» DATASET SECTION:
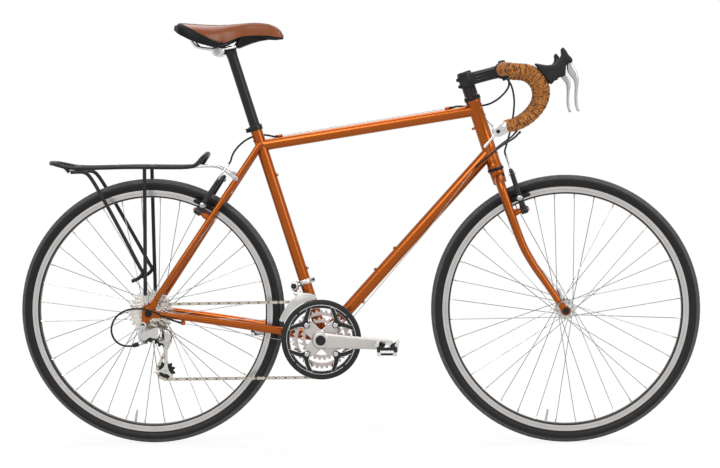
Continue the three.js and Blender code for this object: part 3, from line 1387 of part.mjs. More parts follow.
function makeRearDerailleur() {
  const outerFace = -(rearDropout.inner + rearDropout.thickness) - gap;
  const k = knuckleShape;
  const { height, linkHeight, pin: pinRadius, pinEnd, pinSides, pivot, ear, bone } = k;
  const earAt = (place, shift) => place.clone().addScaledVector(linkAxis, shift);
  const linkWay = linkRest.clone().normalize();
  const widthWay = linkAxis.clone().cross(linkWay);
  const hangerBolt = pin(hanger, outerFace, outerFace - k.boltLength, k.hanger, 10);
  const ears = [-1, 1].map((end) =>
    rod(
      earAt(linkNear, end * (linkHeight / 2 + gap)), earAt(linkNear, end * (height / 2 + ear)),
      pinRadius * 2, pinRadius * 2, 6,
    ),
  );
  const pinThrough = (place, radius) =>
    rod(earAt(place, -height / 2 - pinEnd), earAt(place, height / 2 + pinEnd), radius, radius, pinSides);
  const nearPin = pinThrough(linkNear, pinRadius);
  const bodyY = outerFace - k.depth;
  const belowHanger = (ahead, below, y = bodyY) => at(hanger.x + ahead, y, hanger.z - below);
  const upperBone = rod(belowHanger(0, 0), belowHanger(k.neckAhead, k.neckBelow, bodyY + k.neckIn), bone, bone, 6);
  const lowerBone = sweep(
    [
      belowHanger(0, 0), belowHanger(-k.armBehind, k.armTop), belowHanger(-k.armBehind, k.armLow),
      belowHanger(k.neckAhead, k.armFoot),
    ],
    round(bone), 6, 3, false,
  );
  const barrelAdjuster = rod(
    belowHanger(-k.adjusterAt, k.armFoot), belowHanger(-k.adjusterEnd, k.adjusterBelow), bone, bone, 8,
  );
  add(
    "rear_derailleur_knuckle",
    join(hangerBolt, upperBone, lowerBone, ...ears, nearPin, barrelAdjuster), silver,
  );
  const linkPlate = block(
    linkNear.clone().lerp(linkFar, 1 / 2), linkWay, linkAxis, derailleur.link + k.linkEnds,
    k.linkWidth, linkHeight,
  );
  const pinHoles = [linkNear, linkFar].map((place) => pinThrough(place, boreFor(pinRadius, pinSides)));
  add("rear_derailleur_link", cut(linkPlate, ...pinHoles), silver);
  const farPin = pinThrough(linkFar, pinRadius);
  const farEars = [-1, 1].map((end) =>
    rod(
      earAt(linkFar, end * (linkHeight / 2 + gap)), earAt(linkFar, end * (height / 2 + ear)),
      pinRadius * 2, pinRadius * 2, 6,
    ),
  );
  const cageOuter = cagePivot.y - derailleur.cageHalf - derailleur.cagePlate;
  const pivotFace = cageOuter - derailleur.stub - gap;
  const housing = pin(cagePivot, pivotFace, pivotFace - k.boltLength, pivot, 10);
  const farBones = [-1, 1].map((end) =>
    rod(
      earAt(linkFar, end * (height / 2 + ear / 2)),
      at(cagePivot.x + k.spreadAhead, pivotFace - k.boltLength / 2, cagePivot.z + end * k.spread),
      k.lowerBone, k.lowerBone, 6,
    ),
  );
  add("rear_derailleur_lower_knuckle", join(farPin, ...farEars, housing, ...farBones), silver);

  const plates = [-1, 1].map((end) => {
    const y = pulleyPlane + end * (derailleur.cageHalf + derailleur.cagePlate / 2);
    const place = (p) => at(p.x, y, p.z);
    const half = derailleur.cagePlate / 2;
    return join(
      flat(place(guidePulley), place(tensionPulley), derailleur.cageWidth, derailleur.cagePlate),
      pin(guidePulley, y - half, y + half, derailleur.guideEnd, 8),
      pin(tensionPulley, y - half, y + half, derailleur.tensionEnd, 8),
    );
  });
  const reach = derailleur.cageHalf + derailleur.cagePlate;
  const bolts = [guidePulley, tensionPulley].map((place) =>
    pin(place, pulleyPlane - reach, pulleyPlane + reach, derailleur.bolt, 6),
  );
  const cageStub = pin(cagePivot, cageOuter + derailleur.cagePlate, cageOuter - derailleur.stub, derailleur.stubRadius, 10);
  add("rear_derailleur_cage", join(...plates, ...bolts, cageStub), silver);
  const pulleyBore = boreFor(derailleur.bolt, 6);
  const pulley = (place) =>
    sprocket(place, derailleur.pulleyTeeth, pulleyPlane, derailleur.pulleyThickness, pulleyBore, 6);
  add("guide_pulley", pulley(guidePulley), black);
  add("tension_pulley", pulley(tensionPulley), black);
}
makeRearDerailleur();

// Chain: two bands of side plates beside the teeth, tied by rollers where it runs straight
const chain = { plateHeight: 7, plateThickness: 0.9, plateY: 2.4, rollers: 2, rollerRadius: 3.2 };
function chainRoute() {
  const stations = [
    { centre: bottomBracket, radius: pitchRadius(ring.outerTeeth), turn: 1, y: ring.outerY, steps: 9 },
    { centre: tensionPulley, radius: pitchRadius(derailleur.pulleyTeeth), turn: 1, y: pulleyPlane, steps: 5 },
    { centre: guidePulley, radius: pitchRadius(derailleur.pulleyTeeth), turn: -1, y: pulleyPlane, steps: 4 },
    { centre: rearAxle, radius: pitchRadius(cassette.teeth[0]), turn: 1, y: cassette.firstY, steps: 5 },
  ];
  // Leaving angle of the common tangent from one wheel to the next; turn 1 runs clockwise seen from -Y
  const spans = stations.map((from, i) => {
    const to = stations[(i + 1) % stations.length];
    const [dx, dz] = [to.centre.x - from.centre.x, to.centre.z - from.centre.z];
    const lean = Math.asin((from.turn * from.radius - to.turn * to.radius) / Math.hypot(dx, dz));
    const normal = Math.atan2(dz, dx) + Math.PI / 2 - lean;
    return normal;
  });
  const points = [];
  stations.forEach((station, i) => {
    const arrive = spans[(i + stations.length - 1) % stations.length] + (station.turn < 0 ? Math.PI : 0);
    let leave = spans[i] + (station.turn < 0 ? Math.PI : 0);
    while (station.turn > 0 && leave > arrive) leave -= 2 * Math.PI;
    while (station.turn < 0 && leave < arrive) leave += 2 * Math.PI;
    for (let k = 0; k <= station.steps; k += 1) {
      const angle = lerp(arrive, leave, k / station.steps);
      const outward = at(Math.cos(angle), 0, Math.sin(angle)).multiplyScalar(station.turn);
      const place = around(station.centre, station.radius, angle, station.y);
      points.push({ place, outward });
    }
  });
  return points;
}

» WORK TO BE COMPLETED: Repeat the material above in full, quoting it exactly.

» ANSWER FOR THE TASK:
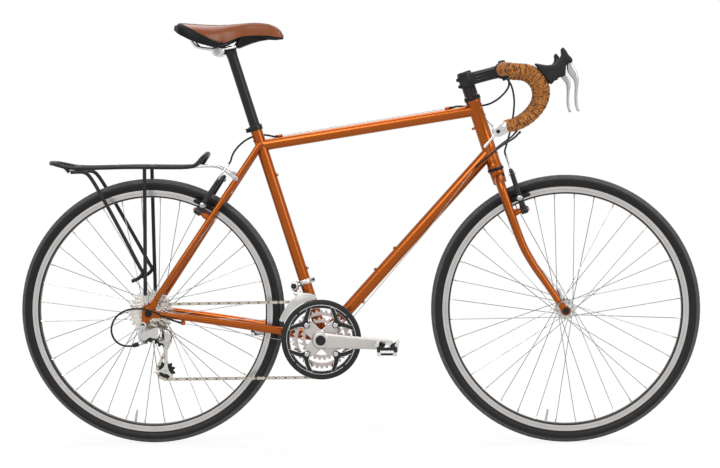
Continue the three.js and Blender code for this object: part 3, from line 1387 of part.mjs. More parts follow.
function makeRearDerailleur() {
  const outerFace = -(rearDropout.inner + rearDropout.thickness) - gap;
  const k = knuckleShape;
  const { height, linkHeight, pin: pinRadius, pinEnd, pinSides, pivot, ear, bone } = k;
  const earAt = (place, shift) => place.clone().addScaledVector(linkAxis, shift);
  const linkWay = linkRest.clone().normalize();
  const widthWay = linkAxis.clone().cross(linkWay);
  const hangerBolt = pin(hanger, outerFace, outerFace - k.boltLength, k.hanger, 10);
  const ears = [-1, 1].map((end) =>
    rod(
      earAt(linkNear, end * (linkHeight / 2 + gap)), earAt(linkNear, end * (height / 2 + ear)),
      pinRadius * 2, pinRadius * 2, 6,
    ),
  );
  const pinThrough = (place, radius) =>
    rod(earAt(place, -height / 2 - pinEnd), earAt(place, height / 2 + pinEnd), radius, radius, pinSides);
  const nearPin = pinThrough(linkNear, pinRadius);
  const bodyY = outerFace - k.depth;
  const belowHanger = (ahead, below, y = bodyY) => at(hanger.x + ahead, y, hanger.z - below);
  const upperBone = rod(belowHanger(0, 0), belowHanger(k.neckAhead, k.neckBelow, bodyY + k.neckIn), bone, bone, 6);
  const lowerBone = sweep(
    [
      belowHanger(0, 0), belowHanger(-k.armBehind, k.armTop), belowHanger(-k.armBehind, k.armLow),
      belowHanger(k.neckAhead, k.armFoot),
    ],
    round(bone), 6, 3, false,
  );
  const barrelAdjuster = rod(
    belowHanger(-k.adjusterAt, k.armFoot), belowHanger(-k.adjusterEnd, k.adjusterBelow), bone, bone, 8,
  );
  add(
    "rear_derailleur_knuckle",
    join(hangerBolt, upperBone, lowerBone, ...ears, nearPin, barrelAdjuster), silver,
  );
  const linkPlate = block(
    linkNear.clone().lerp(linkFar, 1 / 2), linkWay, linkAxis, derailleur.link + k.linkEnds,
    k.linkWidth, linkHeight,
  );
  const pinHoles = [linkNear, linkFar].map((place) => pinThrough(place, boreFor(pinRadius, pinSides)));
  add("rear_derailleur_link", cut(linkPlate, ...pinHoles), silver);
  const farPin = pinThrough(linkFar, pinRadius);
  const farEars = [-1, 1].map((end) =>
    rod(
      earAt(linkFar, end * (linkHeight / 2 + gap)), earAt(linkFar, end * (height / 2 + ear)),
      pinRadius * 2, pinRadius * 2, 6,
    ),
  );
  const cageOuter = cagePivot.y - derailleur.cageHalf - derailleur.cagePlate;
  const pivotFace = cageOuter - derailleur.stub - gap;
  const housing = pin(cagePivot, pivotFace, pivotFace - k.boltLength, pivot, 10);
  const farBones = [-1, 1].map((end) =>
    rod(
      earAt(linkFar, end * (height / 2 + ear / 2)),
      at(cagePivot.x + k.spreadAhead, pivotFace - k.boltLength / 2, cagePivot.z + end * k.spread),
      k.lowerBone, k.lowerBone, 6,
    ),
  );
  add("rear_derailleur_lower_knuckle", join(farPin, ...farEars, housing, ...farBones), silver);

  const plates = [-1, 1].map((end) => {
    const y = pulleyPlane + end * (derailleur.cageHalf + derailleur.cagePlate / 2);
    const place = (p) => at(p.x, y, p.z);
    const half = derailleur.cagePlate / 2;
    return join(
      flat(place(guidePulley), place(tensionPulley), derailleur.cageWidth, derailleur.cagePlate),
      pin(guidePulley, y - half, y + half, derailleur.guideEnd, 8),
      pin(tensionPulley, y - half, y + half, derailleur.tensionEnd, 8),
    );
  });
  const reach = derailleur.cageHalf + derailleur.cagePlate;
  const bolts = [guidePulley, tensionPulley].map((place) =>
    pin(place, pulleyPlane - reach, pulleyPlane + reach, derailleur.bolt, 6),
  );
  const cageStub = pin(cagePivot, cageOuter + derailleur.cagePlate, cageOuter - derailleur.stub, derailleur.stubRadius, 10);
  add("rear_derailleur_cage", join(...plates, ...bolts, cageStub), silver);
  const pulleyBore = boreFor(derailleur.bolt, 6);
  const pulley = (place) =>
    sprocket(place, derailleur.pulleyTeeth, pulleyPlane, derailleur.pulleyThickness, pulleyBore, 6);
  add("guide_pulley", pulley(guidePulley), black);
  add("tension_pulley", pulley(tensionPulley), black);
}
makeRearDerailleur();

// Chain: two bands of side plates beside the teeth, tied by rollers where it runs straight
const chain = { plateHeight: 7, plateThickness: 0.9, plateY: 2.4, rollers: 2, rollerRadius: 3.2 };
function chainRoute() {
  const stations = [
    { centre: bottomBracket, radius: pitchRadius(ring.outerTeeth), turn: 1, y: ring.outerY, steps: 9 },
    { centre: tensionPulley, radius: pitchRadius(derailleur.pulleyTeeth), turn: 1, y: pulleyPlane, steps: 5 },
    { centre: guidePulley, radius: pitchRadius(derailleur.pulleyTeeth), turn: -1, y: pulleyPlane, steps: 4 },
    { centre: rearAxle, radius: pitchRadius(cassette.teeth[0]), turn: 1, y: cassette.firstY, steps: 5 },
  ];
  // Leaving angle of the common tangent from one wheel to the next; turn 1 runs clockwise seen from -Y
  const spans = stations.map((from, i) => {
    const to = stations[(i + 1) % stations.length];
    const [dx, dz] = [to.centre.x - from.centre.x, to.centre.z - from.centre.z];
    const lean = Math.asin((from.turn * from.radius - to.turn * to.radius) / Math.hypot(dx, dz));
    const normal = Math.atan2(dz, dx) + Math.PI / 2 - lean;
    return normal;
  });
  const points = [];
  stations.forEach((station, i) => {
    const arrive = spans[(i + stations.length - 1) % stations.length] + (station.turn < 0 ? Math.PI : 0);
    let leave = spans[i] + (station.turn < 0 ? Math.PI : 0);
    while (station.turn > 0 && leave > arrive) leave -= 2 * Math.PI;
    while (station.turn < 0 && leave < arrive) leave += 2 * Math.PI;
    for (let k = 0; k <= station.steps; k += 1) {
      const angle = lerp(arrive, leave, k / station.steps);
      const outward = at(Math.cos(angle), 0, Math.sin(angle)).multiplyScalar(station.turn);
      const place = around(station.centre, station.radius, angle, station.y);
      points.push({ place, outward });
    }
  });
  return points;
}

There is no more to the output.